The number one tactic to becoming declarer is the same tactic that second rate pros use with their third strata partners:

bid notrump first
For me the rule was any hand that was a point away and/or a card away from a 15-17 notrump opened 1NT. That meant a 1-3-4-5 14 count opened 1NT (one point away, and if you moved the club to the spade you would open 1NT). It meant a 5-4-1-3 18 count opened 1NT.

However a world class expert told me that he did not have good results in robot tourneys opening 1NT with 14s, so you are going to have to find your own comfort zone for opening 1NT, especially since the the bad robot pictured above can aggressively invite over your 1NT opening. I also used the point away/card away rule for 1NT overcalls, and I used it for 2NT 20-21 opening bids.

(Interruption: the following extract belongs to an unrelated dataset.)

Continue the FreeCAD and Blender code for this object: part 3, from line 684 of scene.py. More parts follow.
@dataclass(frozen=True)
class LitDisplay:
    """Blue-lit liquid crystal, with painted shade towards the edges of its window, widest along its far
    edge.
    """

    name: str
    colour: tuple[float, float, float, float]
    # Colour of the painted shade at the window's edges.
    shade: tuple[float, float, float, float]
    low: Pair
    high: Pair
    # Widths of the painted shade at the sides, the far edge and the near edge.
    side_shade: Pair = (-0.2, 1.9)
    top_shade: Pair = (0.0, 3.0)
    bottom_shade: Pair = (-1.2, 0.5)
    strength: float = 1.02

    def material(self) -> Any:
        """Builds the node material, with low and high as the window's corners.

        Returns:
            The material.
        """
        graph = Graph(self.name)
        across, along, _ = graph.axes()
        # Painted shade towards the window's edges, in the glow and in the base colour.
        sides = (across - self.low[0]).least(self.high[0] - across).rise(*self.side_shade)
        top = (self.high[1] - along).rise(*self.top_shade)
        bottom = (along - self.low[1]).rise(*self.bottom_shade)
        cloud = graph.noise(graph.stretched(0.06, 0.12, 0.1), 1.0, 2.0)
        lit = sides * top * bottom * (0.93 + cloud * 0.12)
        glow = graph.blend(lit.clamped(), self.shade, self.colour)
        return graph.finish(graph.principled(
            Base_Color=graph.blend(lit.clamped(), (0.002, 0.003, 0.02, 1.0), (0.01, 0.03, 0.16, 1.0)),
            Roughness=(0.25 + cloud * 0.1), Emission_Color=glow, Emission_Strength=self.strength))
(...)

Thus a 12 board robot tourney might see me open 1NT 8 times, overcall 1NT once, open 2NT twice, and on the last of the dirty dozen have to bid a suit.

However there is yet another landmine: bad robot will never believe you have a five card or longer major if you open 1NT. Once I opened 1NT with a seven card major (okay more than once), and then bid my major, rebid my major, and rebid bid it once more (we were now several levels too high): the robot still assumed I only had four cards in the suit.

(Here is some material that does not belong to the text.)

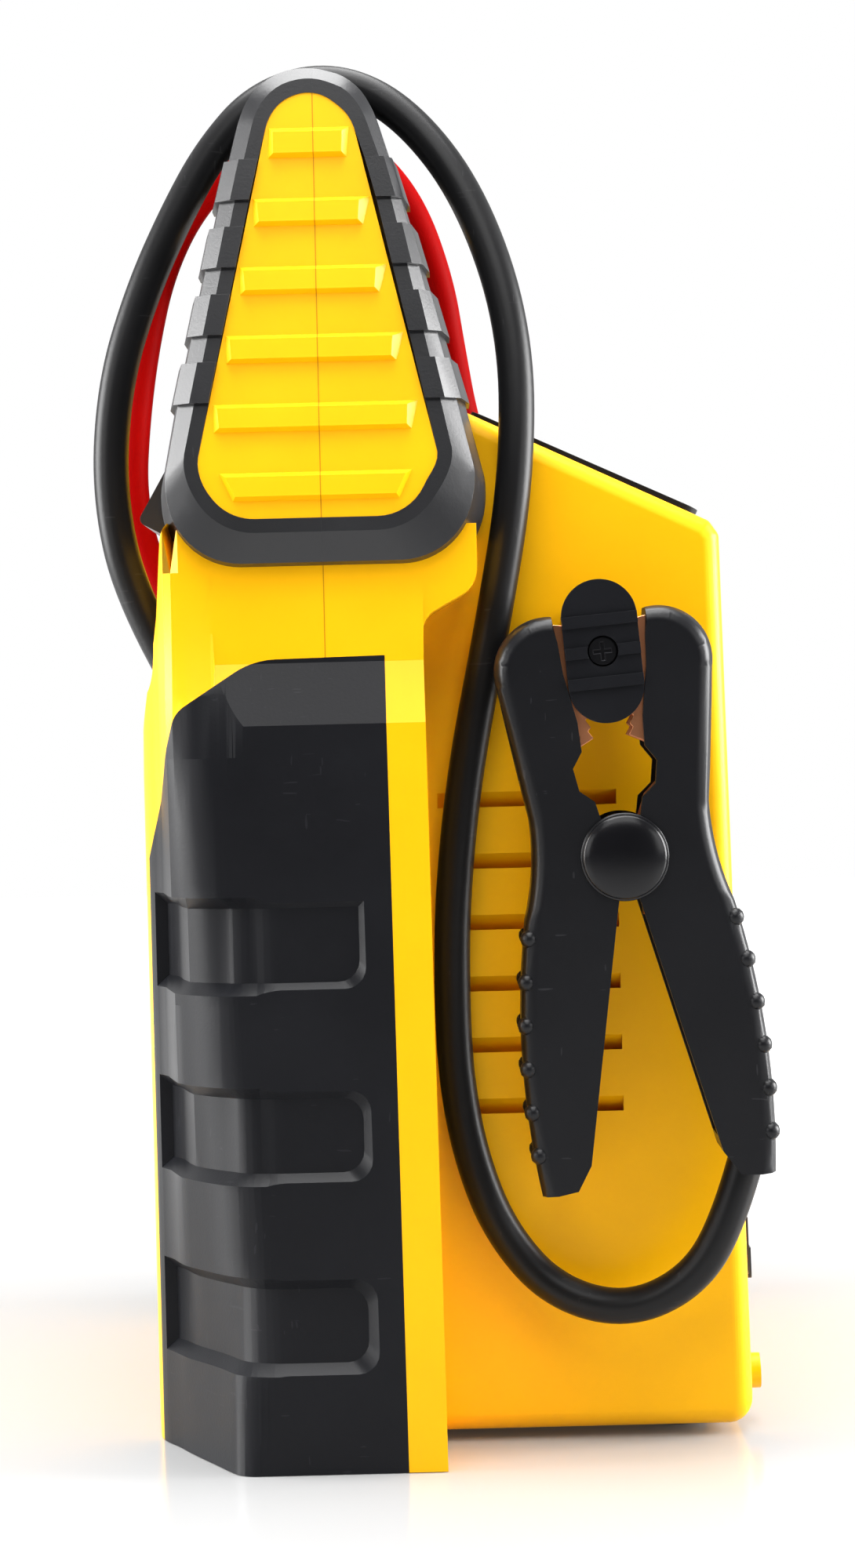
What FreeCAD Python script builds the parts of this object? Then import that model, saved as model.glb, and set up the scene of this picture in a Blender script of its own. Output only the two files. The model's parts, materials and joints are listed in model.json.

The good news is that your robot opponents, defending your contract after you opened notrump with a five card or longer major, will assume you don't have one either. For this to work well, hide your major length until later in the hand and the robots will often misdefend, assuming length in your hand in other suits.

Before you allow GIB N to play a hand remember this rule:

The No Dummy Rule: I'm not paying money to watch a robot misplay a hand
Something else to watch for is the "penalty double" by GIB N. If at all possible pull penalty doubles as GIB N will either have the wrong cards for it, and/or will make a silly lead, and/or will misdefend. Especially be careful of the situation where the opponents are bidding wildly, as they will often be shapely enough to bring home their contract (or in robot speak, bring the contract back to its docking station).

If you strive to hog the bidding, the robot tourneys become extra fun because you get to play the vast majority of the hands. I just brought in (from bridgebase's myhands) the hands I played from Oct 5 to the end of the month, and I was declarer on over 72% of them. Now that's pigging out on declarer play.

Next up: nondisclosure

2 Comments:

  • At 1:05 PM, Blogger Memphis MOJO said…

    I'm not paying money to watch a robot misplay a hand.

    haha

    in robot speak, bring the contract back to its docking station

    more haha

    This is great stuff, and your humor makes it only better. I've become addicted to these dumb things the last few days, so can relate to what you say.

     
  • At 2:54 PM, Anonymous Chris Hasney said…

    "It also sucks, but not as a cleaning action."
    My favorite line. But I also concur with Memphis. I hope Fred G. is reading and enjoying these as much as we are!